Nobody's going to tell you how to model, but different techniques are good for different goals.

Reply to
matt

Matt said a lot of things I have learned the hard way (and fortunately don't need to relearn too often). The acid test of a CAD designer isn't what he can model, it's what he can change.

I spend a fair amount of time laying down foundation or framework before any solid features are made. When I designed hinges, all parts had skestches, planes, and axes indicating pivots, mounting surfaces, and overall profile before the first soli feature was made.

Once your layout/skeleton features are in place, refer to them whenever possible. i.e. Don't use a face edge when it coincides with a layout line; use the layout line. this way you don't have references stacked

10 deep that unravel when one feature changes.
Reply to
That70sTick

Hi Matt,

Thanks for the advice. I am an applications engineer for a CAD/CAM company. Hence I am not really doing much as far as creating models. What usually happens to me is, I get a model from a customer who wants advice on how to use our software to machine a specific part. Ocasionally, to get the tool path I want use, I have to modify the model or more often delete some features. What i keep running into is the feature I need to delete is releated to something else and it won't let me delete it. At this time, I also have no formal training in solidworks. I will look at the Display Delete Relations Tool as it sounds like that may help me.

Reply to
Bill Cain

Bill,

Deleting relations, especially in a sketch can cause performance problems as well as leaving the model totaly free to move around.

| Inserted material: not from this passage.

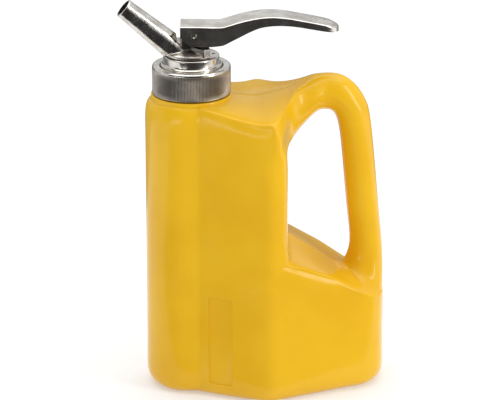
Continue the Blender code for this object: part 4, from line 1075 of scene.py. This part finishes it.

Bill Ca> Can anyone share a the quickest method of deleting all relations in an > entire model?

Reply to
TOP

Bill,

Cleaning up a part so that it can be machined or have other processes applied is a bit of an art. The tools of the trade are suppression, roll back and reordering. There is a parent/child tool that can be invoked by right mouse clicking on a feature. This will show how a part is modeled in terms of dependencies. You can do various tricks also if you have the Utilities addin like search for features of a certain size. You can use a surface to remove features also. Since we don't know what process you are preparing the model for I can't be more specific.

You might also consider exporting the part into a parasolid and reimporting it. Then use various cuts to remove material you don't need on the dumb solid. In this way you won't be in danger of accidentally modifying the customer's part.

Bill Ca> Hi Matt,

Reply to
TOP

Do some experiments with dumb solids. Export your part as a parasolid, re-import, and see what you can do with it.

Things to try:

--Delete Face

--Replace Face

--Move Face

--"Drill-and-Plug": cut out a region that doesn't work for you and replace with your own geometry. Sometimes helps to save original faces first using offset surfaces to use as reference for your new geometry. Use "Delete Bodies" to clean up extra surface bodies afterward.